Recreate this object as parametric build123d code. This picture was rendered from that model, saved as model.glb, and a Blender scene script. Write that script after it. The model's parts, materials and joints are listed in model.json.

==

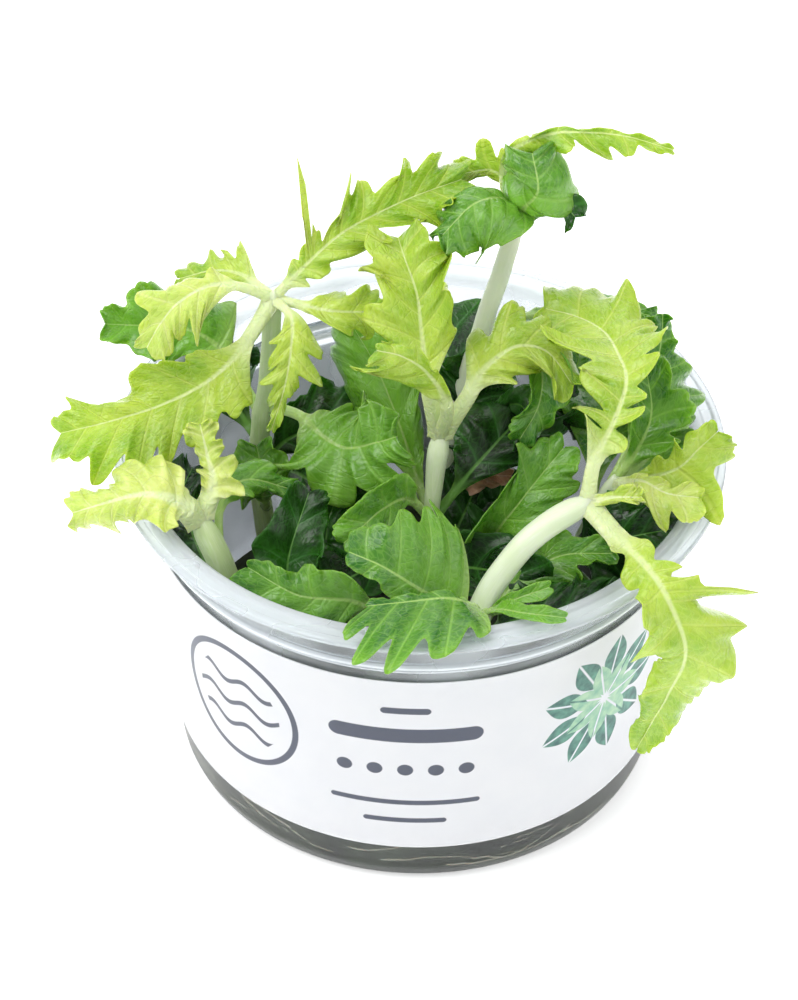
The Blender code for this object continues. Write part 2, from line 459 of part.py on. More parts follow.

==

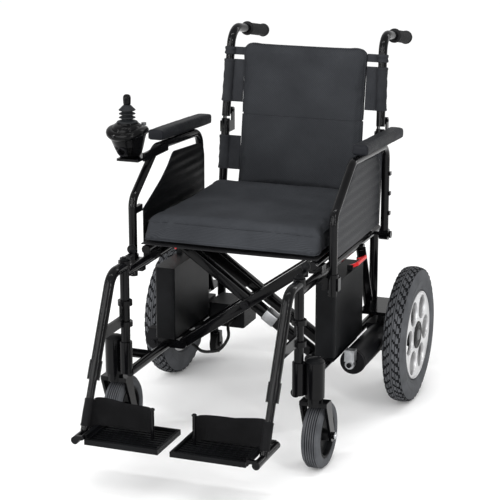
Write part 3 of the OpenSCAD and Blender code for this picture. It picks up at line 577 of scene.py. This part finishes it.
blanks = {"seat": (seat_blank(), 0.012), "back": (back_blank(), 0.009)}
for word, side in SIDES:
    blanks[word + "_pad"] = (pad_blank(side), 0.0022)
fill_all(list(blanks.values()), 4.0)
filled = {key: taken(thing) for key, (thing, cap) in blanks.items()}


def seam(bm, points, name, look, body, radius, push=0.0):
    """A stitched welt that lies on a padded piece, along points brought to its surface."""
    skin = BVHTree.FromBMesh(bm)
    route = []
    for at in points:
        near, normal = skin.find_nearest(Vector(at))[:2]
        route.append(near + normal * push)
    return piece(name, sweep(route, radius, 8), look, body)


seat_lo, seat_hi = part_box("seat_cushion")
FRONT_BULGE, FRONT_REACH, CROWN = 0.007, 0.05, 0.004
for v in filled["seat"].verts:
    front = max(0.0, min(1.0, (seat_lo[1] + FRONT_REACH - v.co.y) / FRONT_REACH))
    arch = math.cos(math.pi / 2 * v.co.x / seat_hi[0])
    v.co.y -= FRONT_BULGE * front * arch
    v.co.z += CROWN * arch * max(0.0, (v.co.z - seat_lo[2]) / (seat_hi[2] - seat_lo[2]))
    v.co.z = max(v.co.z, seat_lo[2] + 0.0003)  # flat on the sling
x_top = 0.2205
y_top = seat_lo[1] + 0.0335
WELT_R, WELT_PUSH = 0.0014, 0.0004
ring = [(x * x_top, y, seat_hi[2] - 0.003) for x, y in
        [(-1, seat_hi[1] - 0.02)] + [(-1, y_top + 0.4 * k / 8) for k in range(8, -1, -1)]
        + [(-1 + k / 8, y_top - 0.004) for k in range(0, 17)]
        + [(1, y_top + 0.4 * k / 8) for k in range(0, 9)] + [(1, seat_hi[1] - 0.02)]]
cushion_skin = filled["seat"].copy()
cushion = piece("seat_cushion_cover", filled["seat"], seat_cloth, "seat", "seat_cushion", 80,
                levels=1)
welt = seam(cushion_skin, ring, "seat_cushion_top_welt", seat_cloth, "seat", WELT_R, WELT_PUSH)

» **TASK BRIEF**
Reproduce, exactly as written, the stretch of lines whose first line is the one with "Write part 3" and whose last line is the one with "return piece(name, sweep(route, radius, 8), look, body)".

» **TASK ANSWER**
Write part 3 of the OpenSCAD and Blender code for this picture. It picks up at line 577 of scene.py. This part finishes it.
blanks = {"seat": (seat_blank(), 0.012), "back": (back_blank(), 0.009)}
for word, side in SIDES:
    blanks[word + "_pad"] = (pad_blank(side), 0.0022)
fill_all(list(blanks.values()), 4.0)
filled = {key: taken(thing) for key, (thing, cap) in blanks.items()}


def seam(bm, points, name, look, body, radius, push=0.0):
    """A stitched welt that lies on a padded piece, along points brought to its surface."""
    skin = BVHTree.FromBMesh(bm)
    route = []
    for at in points:
        near, normal = skin.find_nearest(Vector(at))[:2]
        route.append(near + normal * push)
    return piece(name, sweep(route, radius, 8), look, body)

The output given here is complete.